_EXERCISE_. Give back the whole listing exactly as shown.

_SOURCE DATA_.

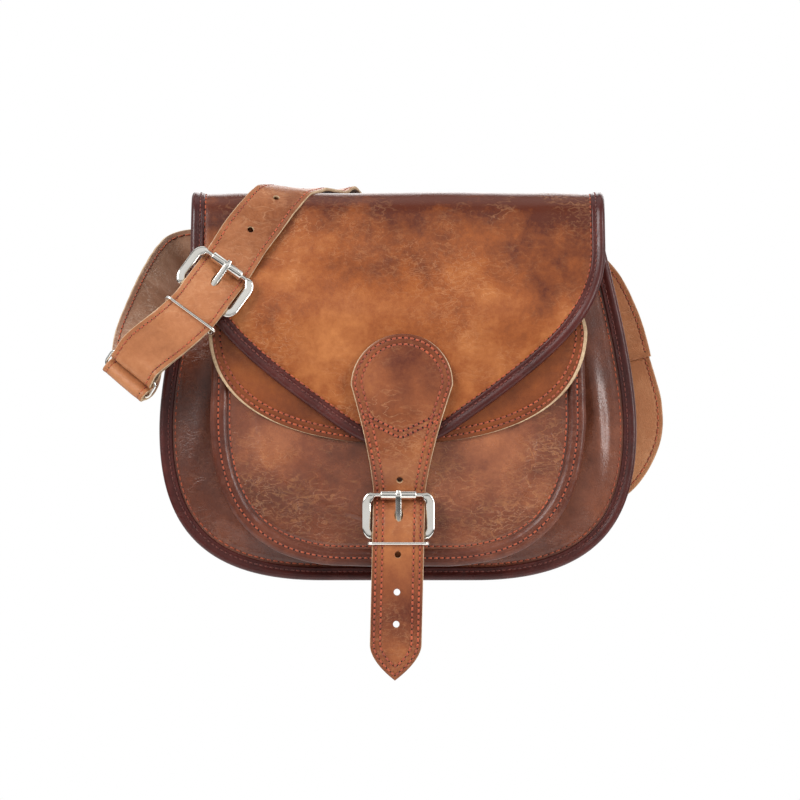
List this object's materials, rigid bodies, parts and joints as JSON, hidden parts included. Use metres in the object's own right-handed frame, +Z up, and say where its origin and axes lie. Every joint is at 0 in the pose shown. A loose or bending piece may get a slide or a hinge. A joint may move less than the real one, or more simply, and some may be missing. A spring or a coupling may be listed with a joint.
{
  "type": "saddle bag",
  "caption": "Leather cross-body saddle bag with a bound flap, a front pocket, a buckled closure strap and an adjustable shoulder strap drawn over the top.",
  "frame": {"origin": "centre of the outside of the gusset floor", "axes": "+Z up, +X to the right of someone facing the flap, front of the bag towards -Y"},
  "size_m": [0.3281, 0.1253, 0.2908],
  "materials": {
    "flap_leather": "waxed, mottled golden brown",
    "body_leather": "waxed, mottled red brown",
    "pocket_leather": "waxed, mottled mid brown",
    "pocket_flap_leather": "waxed brown with a raw edge",
    "binding_leather": "dark red brown, smooth",
    "closure_leather": "waxed mid brown with a raw edge",
    "strap_leather": "light brown, pebbled",
    "nickel": "bright nickel plate"
  },
  "bodies": {
    "bag": {"back_panel": "body_leather", "front_panel": "body_leather", "gusset": "body_leather", "front_binding": "binding_leather", "back_binding": "binding_leather", "pocket_panel": "pocket_leather", "pocket_gusset": "pocket_leather", "closure_chape": "closure_leather", "shoulder_strap_rear": "strap_leather", "left_strap_tab": "strap_leather", "right_strap_tab": "strap_leather"},
    "flap": {"flap": "flap_leather", "flap_binding": "binding_leather", "closure_strap": "closure_leather"},
    "pocket_flap": {"pocket_flap": "pocket_flap_leather"},
    "closure_frame": {"closure_buckle_frame": "nickel"},
    "closure_roller": {"closure_roller": "nickel"},
    "closure_prong": {"closure_prong": "nickel"},
    "closure_keeper": {"closure_keeper": "nickel"},
    "shoulder_strap": {"shoulder_strap_front": "strap_leather"},
    "shoulder_frame": {"shoulder_buckle_frame": "nickel"},
    "shoulder_roller": {"shoulder_roller": "nickel"},
    "shoulder_prong": {"shoulder_prong": "nickel"},
    "shoulder_keeper": {"shoulder_keeper": "nickel"},
    "strap_ring": {"strap_ring": "nickel"}
  },
  "joints": [
    {"name": "flap_fold", "type": "hinge", "parent": "bag", "child": "flap", "pos_m": [0, 0.036, 0.201], "axis": [-1, 0, 0], "range_deg": [0, 120], "deforming": ["closure_strap"]},
    {"name": "shoulder_strap_lift", "type": "hinge", "parent": "bag", "child": "shoulder_strap", "pos_m": [0, 0.036, 0.201], "axis": [-1, 0, 0], "range_deg": [0, 120], "deforming": ["shoulder_strap_front", "left_strap_tab"]},
    {"name": "pocket_flap_fold", "type": "hinge", "parent": "bag", "child": "pocket_flap", "pos_m": [0, -0.0386, 0.158], "axis": [-1, 0, 0], "range_deg": [0, 72]},
    {"name": "closure_buckle_tilt", "type": "hinge", "parent": "bag", "child": "closure_frame", "pos_m": [0, -0.0649, 0.0192], "axis": [1, 0, 0], "range_deg": [0, 45]},
    {"name": "closure_prong_lift", "type": "hinge", "parent": "closure_frame", "child": "closure_prong", "pos_m": [0, -0.0649, 0.0192], "axis": [1, 0, 0], "range_deg": [0, 45]},
    {"name": "closure_roller_spin", "type": "hinge", "parent": "closure_frame", "child": "closure_roller", "pos_m": [0, -0.0649, 0.0437], "axis": [1, 0, 0], "continuous": true},
    {"name": "closure_keeper_slide", "type": "slide", "parent": "bag", "child": "closure_keeper", "axis": [0, 0, -1], "range_m": [0, 0.0025]},
    {"name": "shoulder_buckle_tilt", "type": "hinge", "parent": "shoulder_strap", "child": "shoulder_frame", "pos_m": [-0.114, -0.07107, 0.15876], "axis": [0.809, 0, -0.5878], "range_deg": [0, 45]},
    {"name": "shoulder_prong_lift", "type": "hinge", "parent": "shoulder_frame", "child": "shoulder_prong", "pos_m": [-0.114, -0.07107, 0.15876], "axis": [0.809, 0, -0.5878], "range_deg": [0, 45]},
    {"name": "shoulder_roller_spin", "type": "hinge", "parent": "shoulder_frame", "child": "shoulder_roller", "pos_m": [-0.10015, -0.06432, 0.17781], "axis": [0.809, 0, -0.5878], "continuous": true},
    {"name": "shoulder_keeper_slide", "type": "slide", "parent": "shoulder_strap", "child": "shoulder_keeper", "axis": [-0.565, -0.2756, -0.7777], "range_m": [0, 0.01]},
    {"name": "strap_ring_swivel", "type": "hinge", "parent": "shoulder_strap", "child": "strap_ring", "pos_m": [-0.154, -0.063, 0.1185], "axis": [0.7518, -0.2205, -0.6215], "range_deg": [-20, 20]}
  ],
  "couplings": [
    {"joint": "shoulder_strap_lift", "follows": "flap_fold", "ratio": 1},
    {"joint": "pocket_flap_fold", "follows": "flap_fold", "ratio": 0.6}
  ]
}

_TASK RESPONSE_.
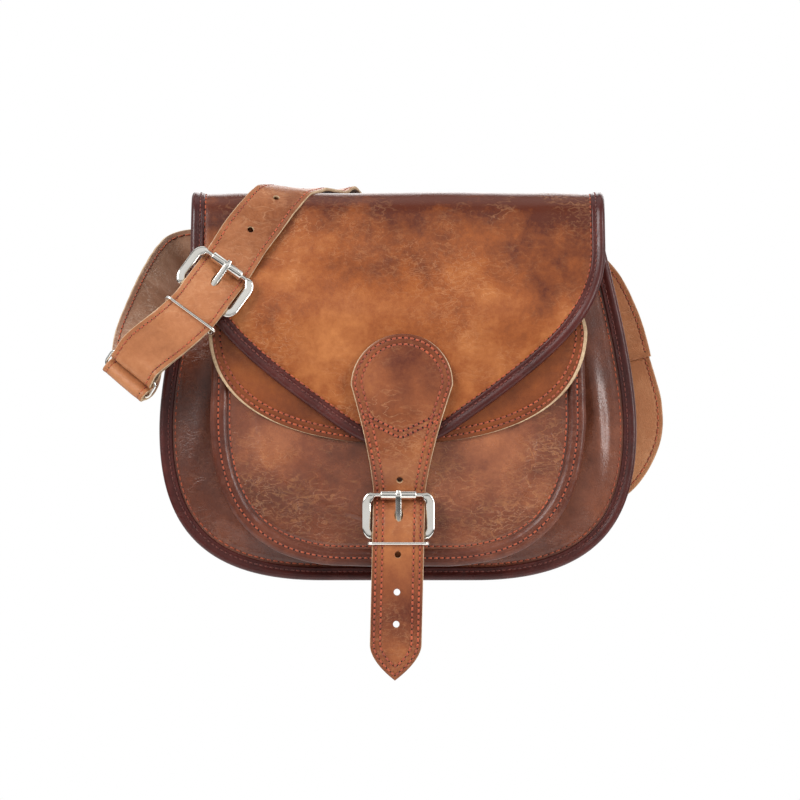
List this object's materials, rigid bodies, parts and joints as JSON, hidden parts included. Use metres in the object's own right-handed frame, +Z up, and say where its origin and axes lie. Every joint is at 0 in the pose shown. A loose or bending piece may get a slide or a hinge. A joint may move less than the real one, or more simply, and some may be missing. A spring or a coupling may be listed with a joint.
{
  "type": "saddle bag",
  "caption": "Leather cross-body saddle bag with a bound flap, a front pocket, a buckled closure strap and an adjustable shoulder strap drawn over the top.",
  "frame": {"origin": "centre of the outside of the gusset floor", "axes": "+Z up, +X to the right of someone facing the flap, front of the bag towards -Y"},
  "size_m": [0.3281, 0.1253, 0.2908],
  "materials": {
    "flap_leather": "waxed, mottled golden brown",
    "body_leather": "waxed, mottled red brown",
    "pocket_leather": "waxed, mottled mid brown",
    "pocket_flap_leather": "waxed brown with a raw edge",
    "binding_leather": "dark red brown, smooth",
    "closure_leather": "waxed mid brown with a raw edge",
    "strap_leather": "light brown, pebbled",
    "nickel": "bright nickel plate"
  },
  "bodies": {
    "bag": {"back_panel": "body_leather", "front_panel": "body_leather", "gusset": "body_leather", "front_binding": "binding_leather", "back_binding": "binding_leather", "pocket_panel": "pocket_leather", "pocket_gusset": "pocket_leather", "closure_chape": "closure_leather", "shoulder_strap_rear": "strap_leather", "left_strap_tab": "strap_leather", "right_strap_tab": "strap_leather"},
    "flap": {"flap": "flap_leather", "flap_binding": "binding_leather", "closure_strap": "closure_leather"},
    "pocket_flap": {"pocket_flap": "pocket_flap_leather"},
    "closure_frame": {"closure_buckle_frame": "nickel"},
    "closure_roller": {"closure_roller": "nickel"},
    "closure_prong": {"closure_prong": "nickel"},
    "closure_keeper": {"closure_keeper": "nickel"},
    "shoulder_strap": {"shoulder_strap_front": "strap_leather"},
    "shoulder_frame": {"shoulder_buckle_frame": "nickel"},
    "shoulder_roller": {"shoulder_roller": "nickel"},
    "shoulder_prong": {"shoulder_prong": "nickel"},
    "shoulder_keeper": {"shoulder_keeper": "nickel"},
    "strap_ring": {"strap_ring": "nickel"}
  },
  "joints": [
    {"name": "flap_fold", "type": "hinge", "parent": "bag", "child": "flap", "pos_m": [0, 0.036, 0.201], "axis": [-1, 0, 0], "range_deg": [0, 120], "deforming": ["closure_strap"]},
    {"name": "shoulder_strap_lift", "type": "hinge", "parent": "bag", "child": "shoulder_strap", "pos_m": [0, 0.036, 0.201], "axis": [-1, 0, 0], "range_deg": [0, 120], "deforming": ["shoulder_strap_front", "left_strap_tab"]},
    {"name": "pocket_flap_fold", "type": "hinge", "parent": "bag", "child": "pocket_flap", "pos_m": [0, -0.0386, 0.158], "axis": [-1, 0, 0], "range_deg": [0, 72]},
    {"name": "closure_buckle_tilt", "type": "hinge", "parent": "bag", "child": "closure_frame", "pos_m": [0, -0.0649, 0.0192], "axis": [1, 0, 0], "range_deg": [0, 45]},
    {"name": "closure_prong_lift", "type": "hinge", "parent": "closure_frame", "child": "closure_prong", "pos_m": [0, -0.0649, 0.0192], "axis": [1, 0, 0], "range_deg": [0, 45]},
    {"name": "closure_roller_spin", "type": "hinge", "parent": "closure_frame", "child": "closure_roller", "pos_m": [0, -0.0649, 0.0437], "axis": [1, 0, 0], "continuous": true},
    {"name": "closure_keeper_slide", "type": "slide", "parent": "bag", "child": "closure_keeper", "axis": [0, 0, -1], "range_m": [0, 0.0025]},
    {"name": "shoulder_buckle_tilt", "type": "hinge", "parent": "shoulder_strap", "child": "shoulder_frame", "pos_m": [-0.114, -0.07107, 0.15876], "axis": [0.809, 0, -0.5878], "range_deg": [0, 45]},
    {"name": "shoulder_prong_lift", "type": "hinge", "parent": "shoulder_frame", "child": "shoulder_prong", "pos_m": [-0.114, -0.07107, 0.15876], "axis": [0.809, 0, -0.5878], "range_deg": [0, 45]},
    {"name": "shoulder_roller_spin", "type": "hinge", "parent": "shoulder_frame", "child": "shoulder_roller", "pos_m": [-0.10015, -0.06432, 0.17781], "axis": [0.809, 0, -0.5878], "continuous": true},
    {"name": "shoulder_keeper_slide", "type": "slide", "parent": "shoulder_strap", "child": "shoulder_keeper", "axis": [-0.565, -0.2756, -0.7777], "range_m": [0, 0.01]},
    {"name": "strap_ring_swivel", "type": "hinge", "parent": "shoulder_strap", "child": "strap_ring", "pos_m": [-0.154, -0.063, 0.1185], "axis": [0.7518, -0.2205, -0.6215], "range_deg": [-20, 20]}
  ],
  "couplings": [
    {"joint": "shoulder_strap_lift", "follows": "flap_fold", "ratio": 1},
    {"joint": "pocket_flap_fold", "follows": "flap_fold", "ratio": 0.6}
  ]
}